Workshop on Clusters, Clouds and Grids for Life Sciences

In conjunction with CCGrid 2015 - 15th IEEE/ACM International Symposium on Cluster, Cloud and Grid Computing, May 4-7, 2015, Shenzhen, Guangdong, China

A Comparative Analysis of Scheduling Mechanisms for Virtual Screening Workflow in a Shared Resource Environment

Abstract

Traditional High-Throughput Computing (HTC) consists of running many loosely-coupled tasks that are independent but require a large amount of computing power during relatively a long period of time. However, recent emerging applications requiring millions or even billions of tasks to be processed within a relatively short period of time have expanded the traditional HTC into Many-Task Computing (MTC). In silico drug discovery offers an efficient alternative to reduce the cost of drug development and discovery process. For this purpose, virtual screening is used to select the most promising candidate drugs for in vitro testing from millions of chemical compounds. This process of a large-scale virtual screening requires a substantial amount of computing resources and high-performance processing of docking simulations, which shows the main characteristics of MTC applications. In this paper, we present a comparative analysis of scheduling mechanisms for the virtual screening workflow where multiple users in the system are sharing a common service infrastructure.
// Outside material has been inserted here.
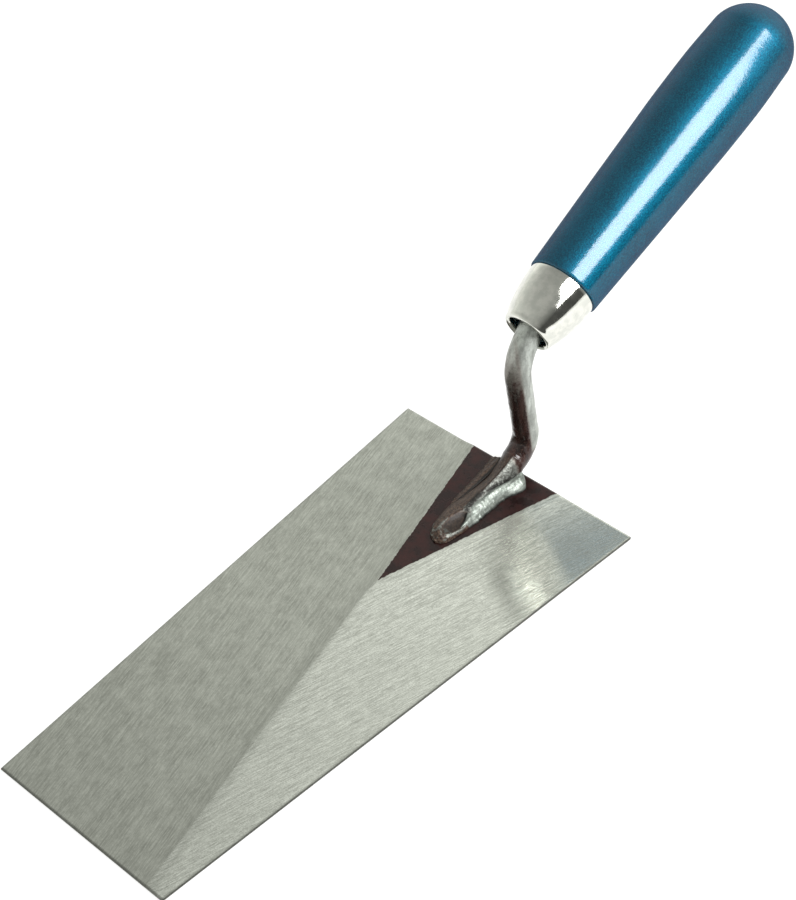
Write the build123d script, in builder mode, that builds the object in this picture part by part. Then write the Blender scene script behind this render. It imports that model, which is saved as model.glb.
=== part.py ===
"""Brick trowel: ground steel blade, forged cranked neck, plated ferrule and lacquered wooden handle.

The origin is the middle of the blade's underside. +X points to the blade's front edge,
+Z up, and the blade lies flat on Z = 0. The handle rises backwards over the heel.
"""

import os
from math import cos, radians, sin, tan

from build123d import *

os.makedirs("parts", exist_ok=True)

# Blade
blade_length = 200.0
blade_heel_width = 98.2
blade_front_width = 68.6
blade_thickness = 1.4
blade_corner_radius = 0.8
heel_x = -blade_length / 2

# Unground triangle that is left at full thickness between the two ground facets
pad_left_y = -18.5
pad_right_y = 17.9
pad_tip_x = heel_x + 70.4
pad_tip_y = -0.9

# Depth of grinding below the pad, as (distance from the pad's side, depth)
left_shoulder = (4.4, 0.50)
left_fall = (66.0, 0.60)
right_shoulder = (2.5, 0.10)
right_fall = (70.0, 0.44)

# Handle axis: it starts at the seam between the ferrule and the wood
seam_x = heel_x - 19.2
seam_z = 69.4
handle_pitch = 24.3

# Neck: a round bar cranked twice between the handle axis and the blade
neck_diameter = 9.1
shank_lean = 12.85
upper_corner_x = -94.75
lower_corner_z = 9.9
upper_bend_radius = 19.0
lower_bend_radius = 9.45
foot_slope = 22.0
foot_run = 9.0

# Foot: forged stations as (distance from the heel, centre Y, width, height above the pad)
foot_stations = (
    (0.5, 0.0, 9.1, 10.0),
    (4.0, 0.0, 9.3, 8.8),
    (10.0, 0.0, 9.4, 6.9),
    (18.0, 0.1, 10.2, 5.2),
    (31.0, 0.4, 12.0, 3.5),
    (38.5, 0.6, 10.0, 2.8),
    (43.0, 1.3, 6.8, 2.1),
    (45.4, 1.6, 2.4, 1.0),
)

# Tang: the tapered square spike inside the wood
tang_length = 74.0
tang_root_side = 6.2
tang_tip_side = 3.0

# Ferrule: a tapered sheet-metal cap whose mouth is rolled inwards
ferrule_length = 20.0
ferrule_sheet = 0.8
ferrule_wide_radius = 12.2
ferrule_waist_radius = 11.35
ferrule_narrow_radius = 9.1
ferrule_mouth_radius = 7.1
ferrule_lip = 1.8
tenon_length = 11.0

# Wooden grip
grip_length = 123.4
grip_front_radius = 12.8
grip_middle_radius = 15.0
grip_middle_at = 54.7
grip_widest_radius = 16.0
grip_widest_at = 92.0
grip_shoulder_radius = 15.5
grip_shoulder_at = 109.4
grip_edge_break = 0.4

# Weld beads: radius at the heel end and at the toe end, and the line that each follows
weld_left_radii = (4.3, 2.0)
weld_left_line = ((heel_x + 2.6, -5.6), (heel_x + 29.0, -4.6))
weld_right_radii = (3.2, 2.1)
weld_right_line = ((heel_x + 4.4, 5.0), (heel_x + 28.4, 4.7))

# Planes and points that the pieces share
pitch = radians(handle_pitch)
to_butt = Vector(-cos(pitch), 0, sin(pitch))
seam = Vector(seam_x, 0, seam_z)
handle_side = Plane(origin=seam, x_dir=to_butt, z_dir=(0, 1, 0))
handle_axis = Axis(seam, to_butt)
pad_top = Plane.XY.offset(blade_thickness)


def on_handle(distance):
    """Plane across the handle axis, at a distance behind the seam."""
    return Plane(origin=seam + to_butt * distance, x_dir=(0, 1, 0), z_dir=to_butt)


def ground_plane(edge_y):
    """Plane across the blade at the pad's tip, normal to the pad side that starts at edge_y."""
    side = Vector(pad_tip_x - heel_x, pad_tip_y - edge_y, 0)
    return Plane(origin=(pad_tip_x, pad_tip_y, blade_thickness), x_dir=(0, 0, 1), z_dir=side)


# Blade: a flat trapezoid with both faces beside the pad ground down
with BuildPart() as blade:
    with BuildSketch() as blade_outline:
        with BuildLine():
            Polyline(
                (heel_x, -blade_heel_width / 2),
                (-heel_x, -blade_front_width / 2),
                (-heel_x, blade_front_width / 2),
                (heel_x, blade_heel_width / 2),
                close=True,
            )
        make_face()
        fillet(blade_outline.vertices(), blade_corner_radius)
    extrude(amount=blade_thickness)
    for edge_y, shoulder, fall, outward in (
        (pad_left_y, left_shoulder, left_fall, 1),
        (pad_right_y, right_shoulder, right_fall, -1),
    ):
        with BuildSketch(ground_plane(edge_y)):
            with BuildLine():
                Polyline(
                    (0, 0),
                    (-shoulder[1], -outward * shoulder[0]),
                    (-fall[1], -outward * fall[0]),
                    (blade_thickness, -outward * fall[0]),
                    (blade_thickness, 0),
                    close=True,
                )
            make_face()
        extrude(amount=blade_length, both=True, mode=Mode.SUBTRACT)

blade.part.label = "blade"

# Neck: tang, double bend and foot are one forging
lean = radians(shank_lean)
slope = radians(foot_slope)
upper_corner = Vector(upper_corner_x, 0, seam_z - (upper_corner_x - seam_x) * tan(pitch))
lower_corner = upper_corner + Vector(-tan(lean), 0, -1) * (upper_corner.Z - lower_corner_z)
foot_root = lower_corner + Vector(cos(slope), 0, -sin(slope)) * foot_run
tang_root = on_handle(-tenon_length).origin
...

To effectively support these multiple users with various numbers of many tasks, the underlying system should be able to consider fairness, user response time and overall system throughput. We have implemented two different scheduling algorithms which can address fairness and user response time respectively in a common middleware stack called HTCaaS which is a pilot-job based multilevel scheduling system running on top of a dedicated production-level cluster. Throughout our comparative analysis of two different scheduling mechanisms targeting different metrics on top of a single H/W and S/W system, we can give an insight into the research community in the design and implementation of a scheduling mechanism that can trade-off user fairness and overall system performance which is crucial to support challenging MTC applications.